Kitapta var efendim. Anlatılıyor. Benim bir arkadaşım var. Ben hekimken, o da Hatay'da İl emniyet müdürüydü. “Mehmet bey biraz daha öznesiz konuş.” dedi. Biz de ona özen gösteriyoruz. Şu şurada, bu burada dememeye çalışıyoruz.

Yakın tarihe ışık tutma bakımından, belki ihmal edilmiş, gecikmiş bir vefaya vesile olmuşsunuz. Sonra nasıl gelişmeler oldu?

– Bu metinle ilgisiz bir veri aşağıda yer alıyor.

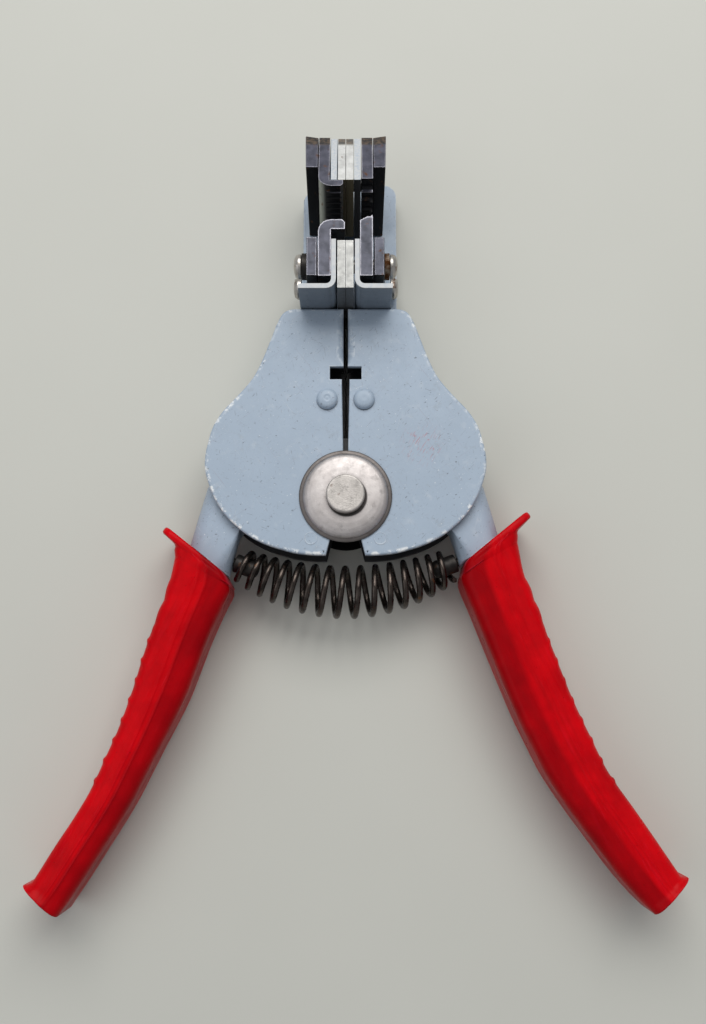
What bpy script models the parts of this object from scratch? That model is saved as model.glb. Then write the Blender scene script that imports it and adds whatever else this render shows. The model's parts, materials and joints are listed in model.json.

Üstünden zaman geçti. 2009... Beni Mustafa Bey aradı. Vakit gazetesi müdürü. Abdurrahman Dilipak vasıtasıyla duymuş. Dedi ki: “Mehmet Bey şimdi şeyh Hizan'ın, Bediüzzaman’ın torunları devlete resmen başvurdular. Dediler ki: “Verin dedelerimizin kemiklerini. Bir mezar yapıp, Fatiha okumak hakkımız” diyelim. “Tam zamanıdır. Artık İskilipli Atıf'ı gündeme taşıyabiliriz” dediler. Ve oğlu Ahmet'le birlikte kameraman gönderdi. Bende Hilal Tv'nin Ankara'daki sorumlusuyuz sözde. Buradaki kameramanı aldık. Gittik İskilip'e. Orada çekim yapmaya başladık. Hemen engellendi. Dışarıdan çektik. Köye gittik. Köy mezarlığı çekildi. Akrabaları çekildi. Sonra üstünden zaman geçti. Önce topraktı. Sonra oranın belediye başkanı Numan Bey üzerine mermer yaptırdı. Ama asıl yapılacak olan, İstanbul Ticaret Odası Başkanının buna, yine mimarlar odasından yapılan bir anıt mezar var. İçinde namaz kılmak için değil. Dışarıdan bakınca içini görüyorsunuz. O inşallah yapılacak seçimden sonra. Saim Uslu Bey var şu an Çorum milletvekili.  O da diyor ki: “Bunu ben yaptıracağım.” İnşallah.

Uzun ve yorucu bir süreç olmuş. Tebrik ederiz. Bizimle paylaştığınız için de teşekkür ederiz.

Evet uzun ve yorucu bir süreçti. Ama değdi. Ben de RisaleHaber’e teşekkür ediyorum.